Requirements
Single out each line with the word "Identity" and copy it.

--------------------------------

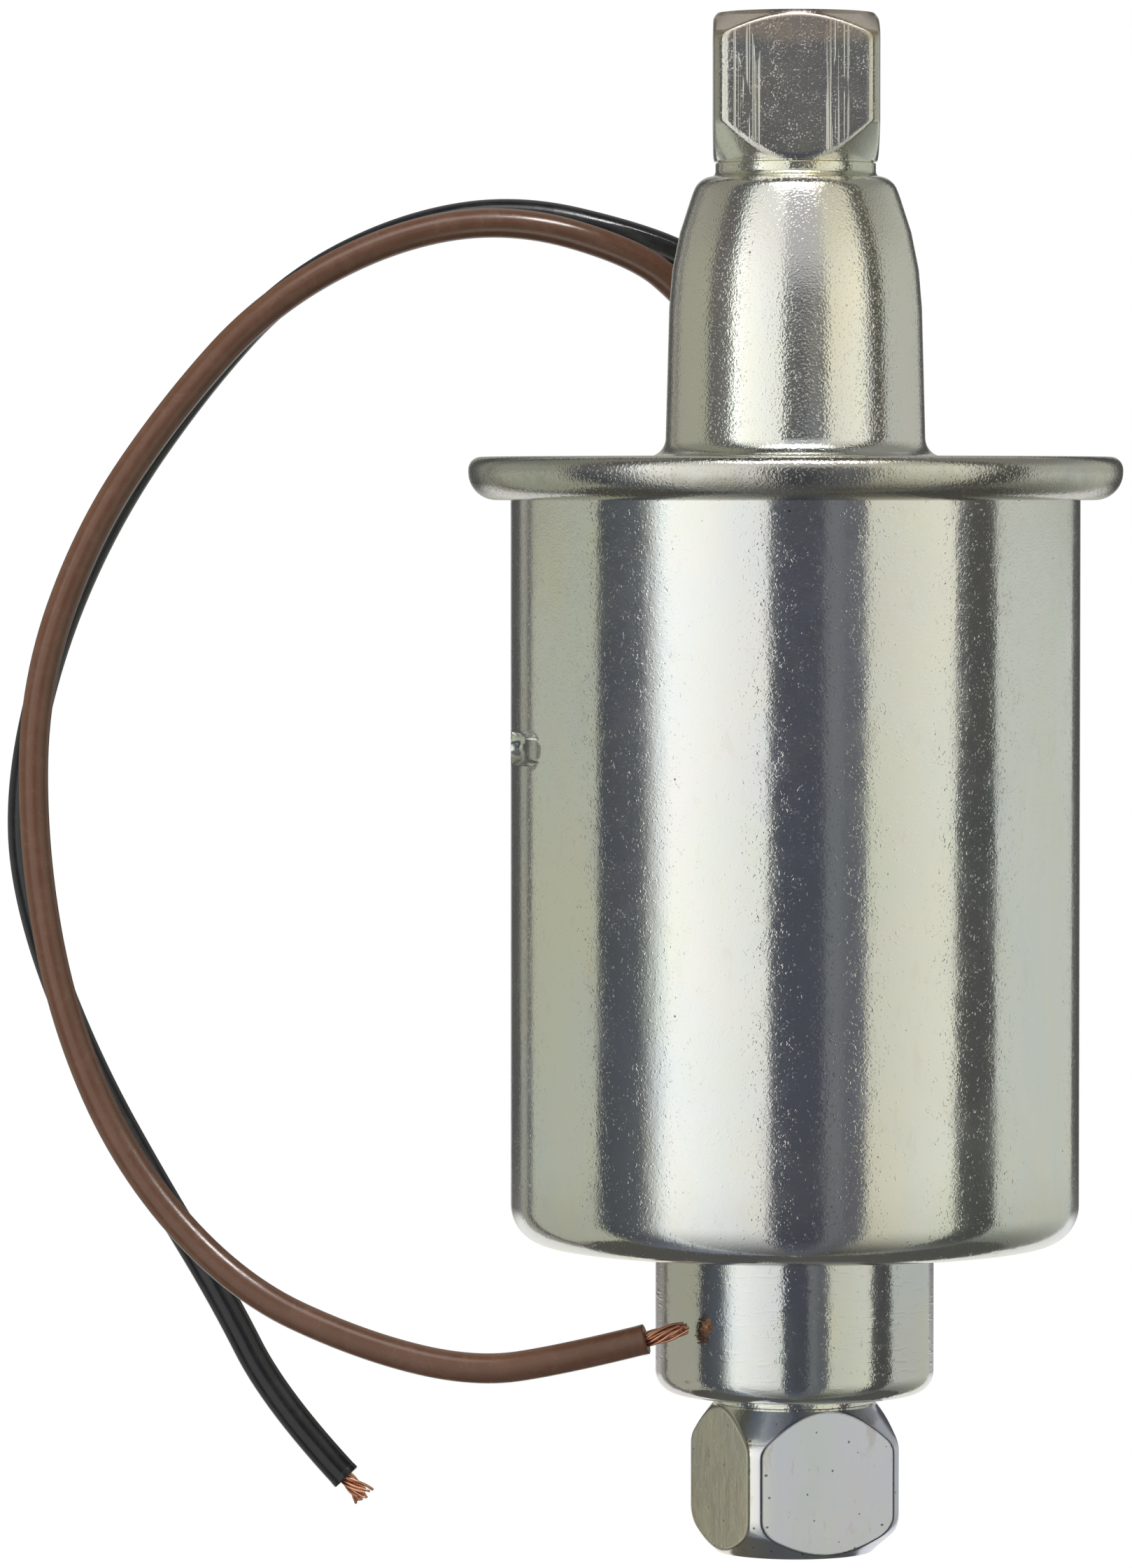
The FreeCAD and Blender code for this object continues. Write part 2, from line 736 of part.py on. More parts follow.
def build_stop():
    washer_outer = tube_bore_radius - plunger_fit
    node("bumper_washer", ring(washer_outer, bumper_bore, bumper_bottom, stop_ring_bottom))
    stop_outer = washer_outer + stop_ring_bite
    stop_top = stop_ring_bottom + stop_ring_sheet
    node("stop_ring", ring(stop_outer, stop_ring_bore, stop_ring_bottom, stop_top))
    collar_bottom = sleeve_top - sleeve_collar_height
    sleeve = ring(sleeve_radius, sleeve_bore, upper_plate_top, sleeve_top)
    collar = ring(neck_bore_radius - sleeve_collar_gap, sleeve_bore, collar_bottom, sleeve_top)
    node("spacer_sleeve", sleeve.fuse(collar).removeSplitter())
    seal_radius = (neck_bore_radius - tube_radius) / 2 - seal_squeeze_gap
    seal_ring = (neck_bore_radius + tube_radius) / 2
    centre = Vector(0, 0, sleeve_top + seal_radius)
    node("tube_seal", Part.makeTorus(seal_ring, seal_radius, centre, z_axis))


# Electronics

def axial_part(radius, length, distance, angle):
    """Axial component lying on the board, its wire bent down to the board at both ends."""
    height = board_top + radius
    reach = length / 2 + component_wire_reach
    body = Part.makeCylinder(radius, length, Vector(distance, -length / 2, height), Vector(0, 1, 0))
    bends = [Vector(distance, y, z) for y, z in
             ((-reach, board_top), (-reach, height), (reach, height), (reach, board_top))]
    wire = swept(cord_path(bends)[0], bends[0], z_axis, component_wire)
    return turned(body.fuse(wire).removeSplitter(), angle)


def build_board():
    insulator = ring(insulator_radius, sleeve_radius + tube_fit, upper_plate_top, insulator_top)
    node("insulating_disc", with_tail_holes(insulator, upper_plate_top, insulator_top))
    posts = [cylinder(post_radius, insulator_top, board_bottom, around(angle, post_ring))
             for angle in post_angles]
    node("board_posts", Part.makeCompound(posts))
    board = ring(board_radius, board_bore, board_bottom, board_top)
    node("circuit_board", with_tail_holes(board, board_bottom, board_top))


def build_components():
    tab_top = board_top + transistor_tab
    body_top = tab_top + transistor_body_height
    body_y = transistor_y + (transistor_length - transistor_body_length) / 2
    shape = box(transistor_width, transistor_length, board_top, tab_top, transistor_x, transistor_y)
    shape = shape.fuse(box(transistor_width, transistor_body_length, tab_top, body_top,
                           transistor_x, body_y))
    hole = Vector(transistor_x, transistor_y - transistor_length / 2 + transistor_hole_inset, 0)
    shape = shape.cut(cylinder(transistor_hole_radius, board_top, tab_top, hole))
    leg_start = transistor_y + transistor_length / 2
    for index in (-1, 0, 1):
        x = transistor_x + index * transistor_leg_pitch
        leg = box(transistor_leg, transistor_leg_reach, tab_top, tab_top + transistor_leg,
                  x, leg_start + transistor_leg_reach / 2)
        foot = box(transistor_leg, transistor_leg, board_top, tab_top,
                   x, leg_start + transistor_leg_reach - transistor_leg / 2)
        shape = shape.fuse(leg).fuse(foot)
    node("power_transistor", shape.removeSplitter())
    resistors = [axial_part(resistor_radius, resistor_length, resistor_ring, angle)
                 for angle in resistor_angles]
    node("resistors", Part.makeCompound(resistors))
    node("clamp_diode", axial_part(diode_radius, diode_length, diode_ring, diode_angle))
    spot = around(capacitor_angle, capacitor_ring)
    can = cylinder(capacitor_radius, board_top, board_top + capacitor_height, spot)
    node("capacitor", can.makeFillet(capacitor_round, top_edges(can)))


# Leads

def build_grommet():
    centre = grommet_centre
    foot_bottom = plate_bottom - grommet_foot
    crown = cylinder(grommet_radius, plate_top, grommet_top, centre)
    shape = crown.makeFillet(grommet_round, top_edges(crown))
    shape = shape.fuse(cylinder(grommet_neck_radius, plate_bottom, plate_top, centre))
    shape = shape.fuse(cylinder(grommet_foot_radius, foot_bottom, plate_bottom, centre))
    for mouth in (brown_mouth, black_mouth):
        hole = cylinder(lead_diameter / 2 + grommet_fit, foot_bottom, grommet_top, mouth)
        shape = shape.cut(hole)
    node("lead_grommet", shape.removeSplitter())


def build_tails():
    """Lead ends inside the housing, from the board up through the grommet."""
    solder_top = board_top + solder_height
    grommet_bottom = plate_bottom - grommet_foot
    drop = grommet_bottom - solder_top
    blobs = []
    for name, mouth, lean in (("lead_tail_brown", brown_mouth, -1), ("lead_tail_black", black_mouth, 1)):
        route = [
            (mouth.x, mouth.y, grommet_top),
            (mouth.x, mouth.y, grommet_bottom - drop * tail_bend_share),
            (mouth.x + lean * tail_slack, mouth.y, solder_top + drop / 2),
            (mouth.x, mouth.y, solder_top + drop * tail_bend_share),
            (mouth.x, mouth.y, solder_top),
        ]
        node(name, cord(name, route, lead_diameter))
        foot = Vector(mouth.x, mouth.y, board_top)
        blobs.append(Part.makeCone(solder_radius, solder_tip_radius, solder_height, foot, z_axis))
    node("solder_joints", Part.makeCompound(blobs))


def strands(route, length, fan):
    """Bare wire strands at a lead's end: one in the middle and the rest around it."""
    end = Vector(*route[-1])
    along = (end - Vector(*route[-2])).normalize()
    across = along.cross(z_axis).normalize()
    upward = across.cross(along)
    wires = [Part.makeCylinder(strand_radius, length, end, along)]
    for index in range(strand_count - 1):
        angle = 2 * math.pi * index / (strand_count - 1)
        out = across * math.cos(angle) + upward * math.sin(angle)
        lean = along + out * math.tan(math.radians(fan))
        wires.append(Part.makeCylinder(strand_radius, length, end + out * strand_pitch, lean))
    return Part.makeCompound(wires)


def build_leads():
    node("lead_brown", cord("lead_brown", brown_route, lead_diameter))
    node("lead_black", cord("lead_black", black_route, lead_diameter))
    node("lead_brown_strands", strands(brown_route, brown_strand_length, brown_strand_fan))
    node("lead_black_strands", strands(black_route, black_strand_length, black_strand_fan))


def main():
    build_fittings()
    build_cup()
    build_can()
    build_cover()
    build_strainer()
    build_tube()
    build_coil()
    build_inlet_valve()
    build_plunger()
    build_outlet_valve()
    build_stop()
    build_board()
    build_components()
    build_grommet()
    build_tails()
    build_leads()
    os.makedirs("parts", exist_ok=True)
    for name, shape in nodes.items():
        if not shape.isValid():
            print(name, "isn't valid")
        shape.exportStep(os.path.join("parts", name + ".step"))
    print(len(nodes), "nodes, overall height", round(outlet_face, 2))


main()
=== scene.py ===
"""Looks of an in-line solenoid fuel pump, built around its packed construction model.

The pump stands on the Z axis with its inlet port's mouth at the origin. Outlines and
sizes are in millimetres and become metres where a mesh is made.
"""

import json
import logging
import math
import random
from dataclasses import dataclass
from enum import Enum
from typing import Any

import bmesh
import bpy
from mathutils import Matrix, Vector


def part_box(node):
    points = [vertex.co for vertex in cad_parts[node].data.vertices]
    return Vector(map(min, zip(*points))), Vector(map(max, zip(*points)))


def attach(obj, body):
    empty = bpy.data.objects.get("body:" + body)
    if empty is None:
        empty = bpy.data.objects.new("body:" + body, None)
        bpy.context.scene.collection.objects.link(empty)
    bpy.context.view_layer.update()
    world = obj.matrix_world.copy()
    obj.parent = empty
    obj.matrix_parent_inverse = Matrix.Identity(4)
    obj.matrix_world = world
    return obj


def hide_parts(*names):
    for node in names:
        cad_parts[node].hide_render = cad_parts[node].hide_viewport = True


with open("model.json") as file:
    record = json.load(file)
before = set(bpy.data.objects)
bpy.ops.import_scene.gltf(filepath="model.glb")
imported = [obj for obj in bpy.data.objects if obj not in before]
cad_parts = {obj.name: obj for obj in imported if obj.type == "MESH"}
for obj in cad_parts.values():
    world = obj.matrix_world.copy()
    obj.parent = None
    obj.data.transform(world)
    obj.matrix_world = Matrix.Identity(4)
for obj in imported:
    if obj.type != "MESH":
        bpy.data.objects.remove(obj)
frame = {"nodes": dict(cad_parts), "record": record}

MM = 0.001
PHOTO_HEIGHT = 2241
BODY = "pump_body"
EDGE_ATTRIBUTE = "edge"
ARC_STEP = 7.0
FEWEST_ARC_STEPS = 3
WELD = 1e-4

log = logging.getLogger("fuel_pump")

# A corner of an outline is its radius, its height and its rounding.
Corner = tuple[float, float, float]
Place = tuple[float, float, float]
Colour = tuple[float, float, float]


class Side(Enum):
    """Where sheet metal lies, seen along the way that its outline runs."""

    LEFT = 1
    RIGHT = -1


class Way(Enum):
    """Direction in which the zones of a finish are measured."""

    OUTWARD = 0
    RIGHTWARD = 1
    UPWARD = 2


# Node graphs and shared effects


class Graph:
    """Adds and joins shader nodes in one node tree."""

    def __init__(self, tree: bpy.types.NodeTree) -> None:
        """Starts on an empty tree."""
        self.tree = tree
        self.tree.nodes.clear()

    def fill(self, node: bpy.types.Node, inputs: dict[Any, Any]) -> None:
        """Sets a node's inputs, or joins them where a socket is given.

        Args:
            node: The node.
            inputs: Input name or number to a value or to the socket that feeds it.
        """
        for key, value in inputs.items():
            if isinstance(value, bpy.types.NodeSocket):
                self.tree.links.new(value, node.inputs[key])
            else:
                node.inputs[key].default_value = value

    def add(self, kind: str, inputs: dict[Any, Any] | None = None, **settings: Any) -> bpy.types.Node:
        """Adds a node, sets its properties and fills its inputs.

        Args:
            kind: The node's type, such as ShaderNodeMath.
            inputs: Input name or number to a value or to the socket that feeds it.
            settings: The node's own properties.

        Returns:
            The new node.
        """
        node = self.tree.nodes.new(kind)
        for key, value in settings.items():
            setattr(node, key, value)
        self.fill(node, inputs or {})
        return node

    def object_place(self) -> bpy.types.NodeSocket:
        """Place on the object, in metres."""
        return self.add("ShaderNodeTexCoord").outputs["Object"]

    def split(self, vector: bpy.types.NodeSocket) -> list[bpy.types.NodeSocket]:
        """The three parts of a vector."""
        return list(self.add("ShaderNodeSeparateXYZ", {0: vector}).outputs)

    def maths(self, operation: str, first: Any, second: Any = 0.0, third: Any = 0.0) -> bpy.types.NodeSocket:
        """Joins a Math node and returns its value."""
        node = self.add("ShaderNodeMath", {0: first, 1: second, 2: third}, operation=operation)
        return node.outputs[0]

    def vector(self, operation: str, inputs: dict[Any, Any]) -> bpy.types.NodeSocket:
        """Joins a Vector Math node and returns its vector."""
        return self.add("ShaderNodeVectorMath", inputs, operation=operation).outputs["Vector"]

    def from_axis(self, parts: list[bpy.types.NodeSocket]) -> bpy.types.NodeSocket:
        """Distance from the Z axis of a place that is given by its parts."""
        flat = self.add("ShaderNodeCombineXYZ", {0: parts[0], 1: parts[1]}).outputs[0]
        return self.add("ShaderNodeVectorMath", {0: flat}, operation="LENGTH").outputs["Value"]

    def spread(self, value: Any, low: float, high: float, to_low: float = 0.0,
               to_high: float = 1.0) -> bpy.types.NodeSocket:
        """Maps a value's range onto another, smoothly and clamped.

        Args:
            value: The value, mostly a socket.
            low: Where the value's range starts.
            high: Where it ends.
            to_low: The result at its start.
            to_high: The result at its end.

        Returns:
            The result.
        """
        node = self.add("ShaderNodeMapRange", {
            "Value": value, "From Min": low, "From Max": high, "To Min": to_low, "To Max": to_high,
        }, interpolation_type="SMOOTHSTEP")
        return node.outputs["Result"]

    def blend(self, factor: Any, first: Any, second: Any, how: str = "MIX") -> bpy.types.NodeSocket:
        """Mixes two colours, which are inputs 6 and 7 and output 2 of a Mix node."""
        node = self.add("ShaderNodeMix", {0: factor, 6: first, 7: second}, data_type="RGBA", blend_type=how)
        return node.outputs[2]

    def noise(self, place: Any, per_mm: Any, detail: float = 2.0, rough: float = 0.5,
              squeeze: Place = (1.0, 1.0, 1.0), shift: Place = (0.0, 0.0, 0.0),
              swirl: float = 0.0) -> bpy.types.NodeSocket:
        """Noise over a place.

        Args:
            place: The place, in metres.
            per_mm: Its cells per millimetre, as a number or a socket.
            detail: How many finer layers it has.
            rough: How strong the finer layers are.
            squeeze: A factor on each axis.
            shift: How far it is moved, in metres.
            swirl: How much it is distorted.

        Returns:
            The noise, from 0 to 1.
        """
        if isinstance(per_mm, bpy.types.NodeSocket):
            scale = self.maths("MULTIPLY", per_mm, 1 / MM)
        else:
            scale = per_mm / MM
        mapped = self.add("ShaderNodeMapping", {"Vector": place, "Location": shift, "Scale": squeeze})
        node = self.add("ShaderNodeTexNoise", {
            "Vector": mapped.outputs[0], "Scale": scale, "Detail": detail, "Roughness": rough,
            "Distortion": swirl})
        return node.outputs["Fac"]

    def bump(self, height: Any, distance: float, strength: float = 1.0) -> bpy.types.NodeSocket:
        """Turns a height into the surface's normal.

        Args:
            height: The height, mostly a socket.
            distance: What a height of 1 stands for, in millimetres.
            strength: How much of it shows.

        Returns:
            The normal.
        """
        node = self.add("ShaderNodeBump", {
            "Strength": strength, "Distance": distance * MM, "Height": height})
        return node.outputs[0]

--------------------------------

Written response
    obj.matrix_parent_inverse = Matrix.Identity(4)
    obj.matrix_world = Matrix.Identity(4)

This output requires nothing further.